Over the years, Doe has developed something of a fan club among students and alumni who connect with her as a teacher and person. Tameca L. Coleman, who graduated in 2009, counts herself among that group. Coleman took several classes with Doe in her time at the University and currently works as writer and editor.
“Sandy has such a passion for poetry, nature writing and everything she teaches,” said Coleman. “She’s touched so many lives and really encouraged me to stay on the writer’s path.”
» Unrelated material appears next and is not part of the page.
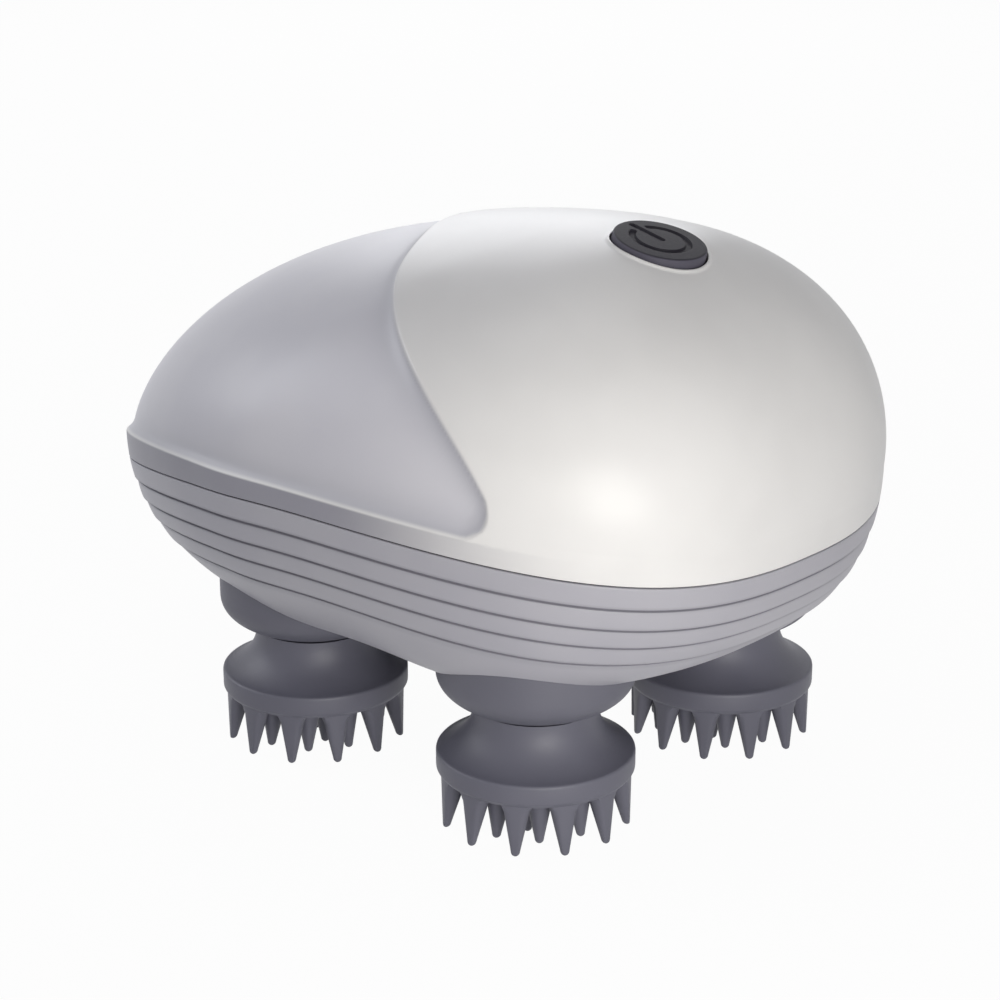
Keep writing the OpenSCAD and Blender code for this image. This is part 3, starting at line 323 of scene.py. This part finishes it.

Former student and current English Department colleague, Christina Angel, Ph.D., describes Doe as “one of the most fearless women” she knows. She remembers a lesson learned from Doe in a poetry workshop. Every poem she submitted came back with great comments, but a B grade. When she asked Doe about it, Doe replied that getting an A might make her stop working so hard.
“It’s one of the best lessons I’ve ever learned,” said Angel, “and one I still use with my own students.”
When Doe isn’t teaching aspiring writers, she diligently hones her own craft. She’s published six books of poetry, and contributed fiction, non-fiction and poetry to a variety of publications. An avid traveler, much of her poetry is inspired by her adventures on the road. To share her commitment to writing, Doe founded MSU Denver’s Writing Center, which she counts as one of her biggest achievements. She recently was honored by President Stephen M. Jordan with the MSU Denver Champion Award for 50 years of service to the University.
“If I really think about why I’ve stayed here all these years, it’s because of the students,” she said. “They come to class for the new semester and they each bring something special with them, their own unique story.”